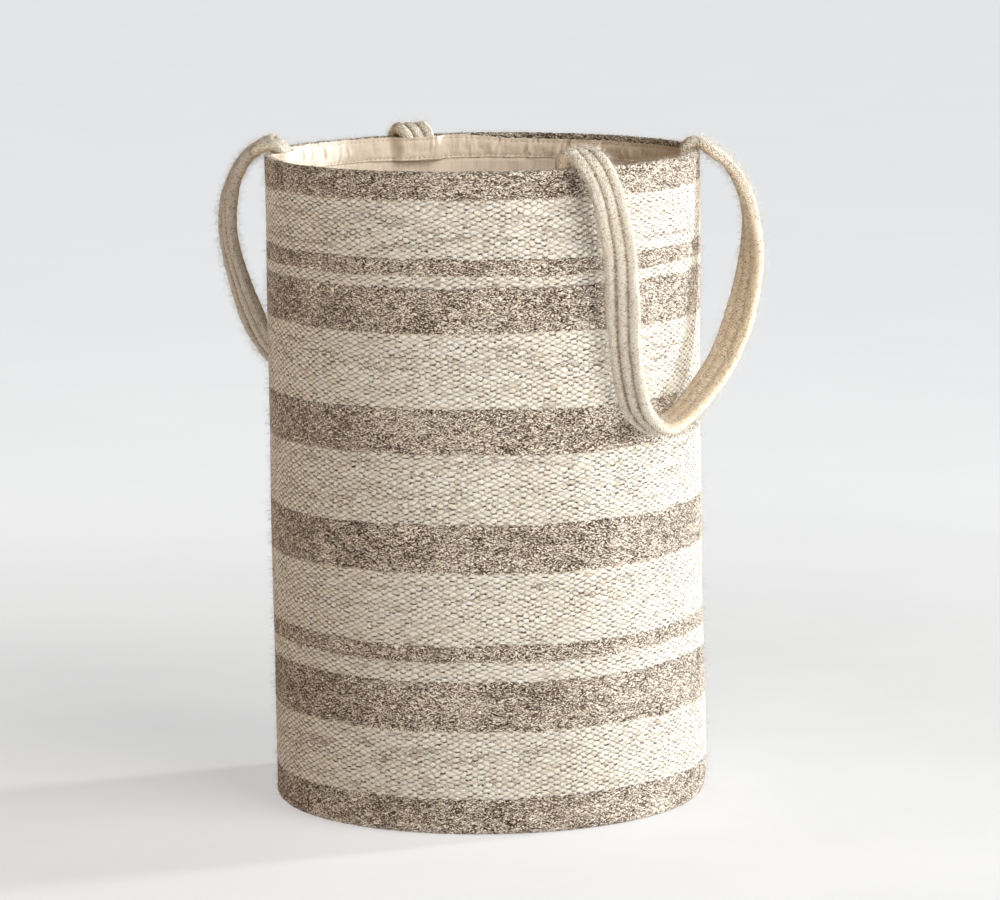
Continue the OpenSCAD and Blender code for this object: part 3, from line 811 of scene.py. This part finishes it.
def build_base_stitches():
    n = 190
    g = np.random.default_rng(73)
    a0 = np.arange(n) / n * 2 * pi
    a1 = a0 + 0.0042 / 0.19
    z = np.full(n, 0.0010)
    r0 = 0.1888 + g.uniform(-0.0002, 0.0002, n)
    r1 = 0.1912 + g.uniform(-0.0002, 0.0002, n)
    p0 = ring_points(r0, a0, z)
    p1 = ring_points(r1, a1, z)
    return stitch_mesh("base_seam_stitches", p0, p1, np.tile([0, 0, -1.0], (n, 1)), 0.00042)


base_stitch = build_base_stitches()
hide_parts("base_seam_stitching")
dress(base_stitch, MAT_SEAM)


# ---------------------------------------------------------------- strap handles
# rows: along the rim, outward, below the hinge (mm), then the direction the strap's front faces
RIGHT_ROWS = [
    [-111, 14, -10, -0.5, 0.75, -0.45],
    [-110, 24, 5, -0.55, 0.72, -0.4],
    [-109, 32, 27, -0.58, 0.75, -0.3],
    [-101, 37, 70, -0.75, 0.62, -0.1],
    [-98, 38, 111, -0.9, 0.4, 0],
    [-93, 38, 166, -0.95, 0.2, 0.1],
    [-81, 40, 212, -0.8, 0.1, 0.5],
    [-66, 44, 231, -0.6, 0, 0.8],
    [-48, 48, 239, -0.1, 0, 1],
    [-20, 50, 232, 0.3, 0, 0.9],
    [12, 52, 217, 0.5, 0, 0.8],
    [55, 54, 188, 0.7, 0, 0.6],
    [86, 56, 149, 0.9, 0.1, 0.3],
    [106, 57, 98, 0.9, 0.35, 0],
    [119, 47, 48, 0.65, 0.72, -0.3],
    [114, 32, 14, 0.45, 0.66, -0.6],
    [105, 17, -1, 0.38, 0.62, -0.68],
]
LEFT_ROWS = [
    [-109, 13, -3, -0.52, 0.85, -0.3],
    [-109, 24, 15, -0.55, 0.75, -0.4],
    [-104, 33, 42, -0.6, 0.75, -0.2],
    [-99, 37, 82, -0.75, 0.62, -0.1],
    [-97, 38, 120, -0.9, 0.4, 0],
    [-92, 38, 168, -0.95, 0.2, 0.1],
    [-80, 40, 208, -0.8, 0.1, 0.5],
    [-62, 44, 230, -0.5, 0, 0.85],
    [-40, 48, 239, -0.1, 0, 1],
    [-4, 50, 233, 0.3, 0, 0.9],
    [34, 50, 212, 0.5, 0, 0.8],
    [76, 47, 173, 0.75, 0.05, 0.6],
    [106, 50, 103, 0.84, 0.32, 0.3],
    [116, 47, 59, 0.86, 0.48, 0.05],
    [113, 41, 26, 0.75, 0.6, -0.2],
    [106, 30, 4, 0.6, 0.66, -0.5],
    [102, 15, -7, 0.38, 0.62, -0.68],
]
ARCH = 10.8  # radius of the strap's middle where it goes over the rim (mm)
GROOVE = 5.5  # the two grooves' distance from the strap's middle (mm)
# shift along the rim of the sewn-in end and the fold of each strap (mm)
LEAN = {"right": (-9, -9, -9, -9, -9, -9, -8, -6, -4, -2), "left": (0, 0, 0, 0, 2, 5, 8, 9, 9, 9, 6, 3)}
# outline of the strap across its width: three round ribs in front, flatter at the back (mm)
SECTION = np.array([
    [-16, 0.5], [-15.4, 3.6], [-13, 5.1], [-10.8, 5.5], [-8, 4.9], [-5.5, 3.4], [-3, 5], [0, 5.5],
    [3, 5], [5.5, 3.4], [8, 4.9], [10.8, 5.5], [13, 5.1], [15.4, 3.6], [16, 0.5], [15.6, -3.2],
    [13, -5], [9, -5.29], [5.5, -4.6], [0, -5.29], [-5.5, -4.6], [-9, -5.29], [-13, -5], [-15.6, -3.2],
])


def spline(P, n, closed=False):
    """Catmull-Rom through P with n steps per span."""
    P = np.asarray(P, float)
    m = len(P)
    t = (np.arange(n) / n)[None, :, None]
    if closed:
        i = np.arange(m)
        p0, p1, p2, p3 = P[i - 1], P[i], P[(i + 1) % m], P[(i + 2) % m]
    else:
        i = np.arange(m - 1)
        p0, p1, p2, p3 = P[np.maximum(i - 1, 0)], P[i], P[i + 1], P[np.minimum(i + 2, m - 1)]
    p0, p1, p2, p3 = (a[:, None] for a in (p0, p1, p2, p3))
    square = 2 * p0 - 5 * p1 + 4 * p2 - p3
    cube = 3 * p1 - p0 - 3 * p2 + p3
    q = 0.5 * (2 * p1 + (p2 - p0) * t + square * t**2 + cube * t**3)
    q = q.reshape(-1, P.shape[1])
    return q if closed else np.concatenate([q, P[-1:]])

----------

Return every line of the material exactly.

Output of the task:
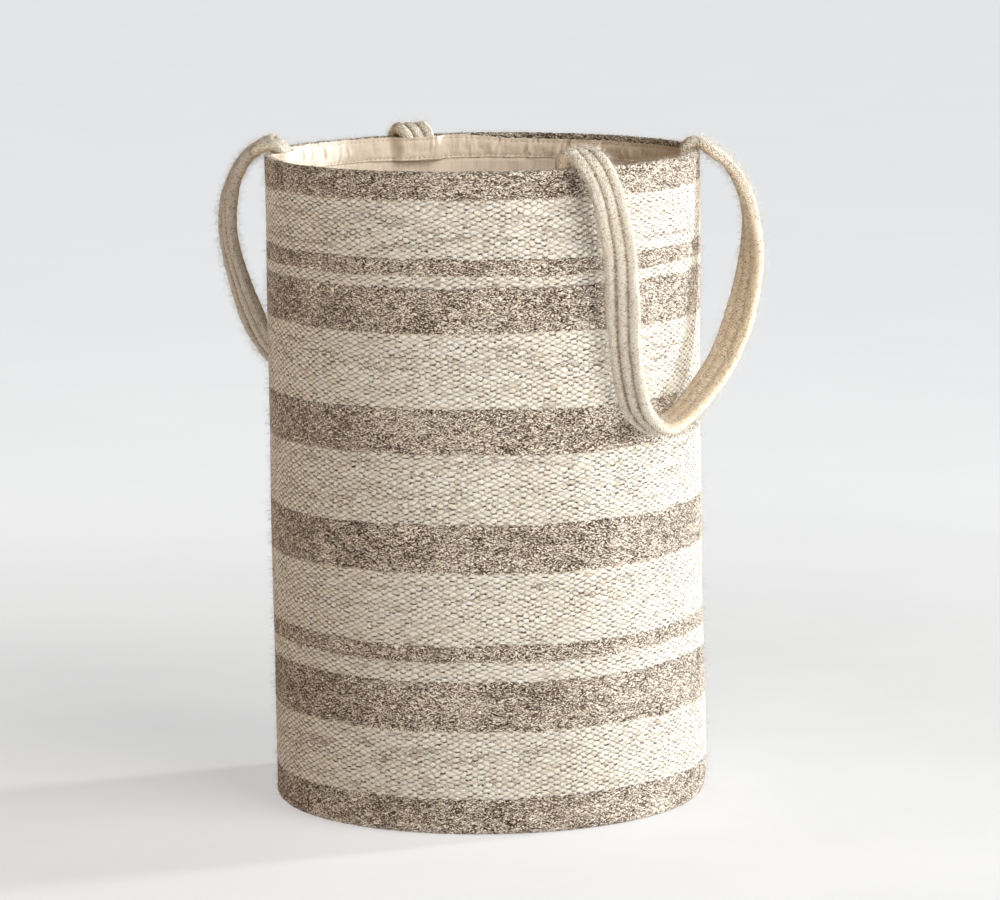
Continue the OpenSCAD and Blender code for this object: part 3, from line 811 of scene.py. This part finishes it.
def build_base_stitches():
    n = 190
    g = np.random.default_rng(73)
    a0 = np.arange(n) / n * 2 * pi
    a1 = a0 + 0.0042 / 0.19
    z = np.full(n, 0.0010)
    r0 = 0.1888 + g.uniform(-0.0002, 0.0002, n)
    r1 = 0.1912 + g.uniform(-0.0002, 0.0002, n)
    p0 = ring_points(r0, a0, z)
    p1 = ring_points(r1, a1, z)
    return stitch_mesh("base_seam_stitches", p0, p1, np.tile([0, 0, -1.0], (n, 1)), 0.00042)


base_stitch = build_base_stitches()
hide_parts("base_seam_stitching")
dress(base_stitch, MAT_SEAM)


# ---------------------------------------------------------------- strap handles
# rows: along the rim, outward, below the hinge (mm), then the direction the strap's front faces
RIGHT_ROWS = [
    [-111, 14, -10, -0.5, 0.75, -0.45],
    [-110, 24, 5, -0.55, 0.72, -0.4],
    [-109, 32, 27, -0.58, 0.75, -0.3],
    [-101, 37, 70, -0.75, 0.62, -0.1],
    [-98, 38, 111, -0.9, 0.4, 0],
    [-93, 38, 166, -0.95, 0.2, 0.1],
    [-81, 40, 212, -0.8, 0.1, 0.5],
    [-66, 44, 231, -0.6, 0, 0.8],
    [-48, 48, 239, -0.1, 0, 1],
    [-20, 50, 232, 0.3, 0, 0.9],
    [12, 52, 217, 0.5, 0, 0.8],
    [55, 54, 188, 0.7, 0, 0.6],
    [86, 56, 149, 0.9, 0.1, 0.3],
    [106, 57, 98, 0.9, 0.35, 0],
    [119, 47, 48, 0.65, 0.72, -0.3],
    [114, 32, 14, 0.45, 0.66, -0.6],
    [105, 17, -1, 0.38, 0.62, -0.68],
]
LEFT_ROWS = [
    [-109, 13, -3, -0.52, 0.85, -0.3],
    [-109, 24, 15, -0.55, 0.75, -0.4],
    [-104, 33, 42, -0.6, 0.75, -0.2],
    [-99, 37, 82, -0.75, 0.62, -0.1],
    [-97, 38, 120, -0.9, 0.4, 0],
    [-92, 38, 168, -0.95, 0.2, 0.1],
    [-80, 40, 208, -0.8, 0.1, 0.5],
    [-62, 44, 230, -0.5, 0, 0.85],
    [-40, 48, 239, -0.1, 0, 1],
    [-4, 50, 233, 0.3, 0, 0.9],
    [34, 50, 212, 0.5, 0, 0.8],
    [76, 47, 173, 0.75, 0.05, 0.6],
    [106, 50, 103, 0.84, 0.32, 0.3],
    [116, 47, 59, 0.86, 0.48, 0.05],
    [113, 41, 26, 0.75, 0.6, -0.2],
    [106, 30, 4, 0.6, 0.66, -0.5],
    [102, 15, -7, 0.38, 0.62, -0.68],
]
ARCH = 10.8  # radius of the strap's middle where it goes over the rim (mm)
GROOVE = 5.5  # the two grooves' distance from the strap's middle (mm)
# shift along the rim of the sewn-in end and the fold of each strap (mm)
LEAN = {"right": (-9, -9, -9, -9, -9, -9, -8, -6, -4, -2), "left": (0, 0, 0, 0, 2, 5, 8, 9, 9, 9, 6, 3)}
# outline of the strap across its width: three round ribs in front, flatter at the back (mm)
SECTION = np.array([
    [-16, 0.5], [-15.4, 3.6], [-13, 5.1], [-10.8, 5.5], [-8, 4.9], [-5.5, 3.4], [-3, 5], [0, 5.5],
    [3, 5], [5.5, 3.4], [8, 4.9], [10.8, 5.5], [13, 5.1], [15.4, 3.6], [16, 0.5], [15.6, -3.2],
    [13, -5], [9, -5.29], [5.5, -4.6], [0, -5.29], [-5.5, -4.6], [-9, -5.29], [-13, -5], [-15.6, -3.2],
])


def spline(P, n, closed=False):
    """Catmull-Rom through P with n steps per span."""
    P = np.asarray(P, float)
    m = len(P)
    t = (np.arange(n) / n)[None, :, None]
    if closed:
        i = np.arange(m)
        p0, p1, p2, p3 = P[i - 1], P[i], P[(i + 1) % m], P[(i + 2) % m]
    else:
        i = np.arange(m - 1)
        p0, p1, p2, p3 = P[np.maximum(i - 1, 0)], P[i], P[i + 1], P[np.minimum(i + 2, m - 1)]
    p0, p1, p2, p3 = (a[:, None] for a in (p0, p1, p2, p3))
    square = 2 * p0 - 5 * p1 + 4 * p2 - p3
    cube = 3 * p1 - p0 - 3 * p2 + p3
    q = 0.5 * (2 * p1 + (p2 - p0) * t + square * t**2 + cube * t**3)
    q = q.reshape(-1, P.shape[1])
    return q if closed else np.concatenate([q, P[-1:]])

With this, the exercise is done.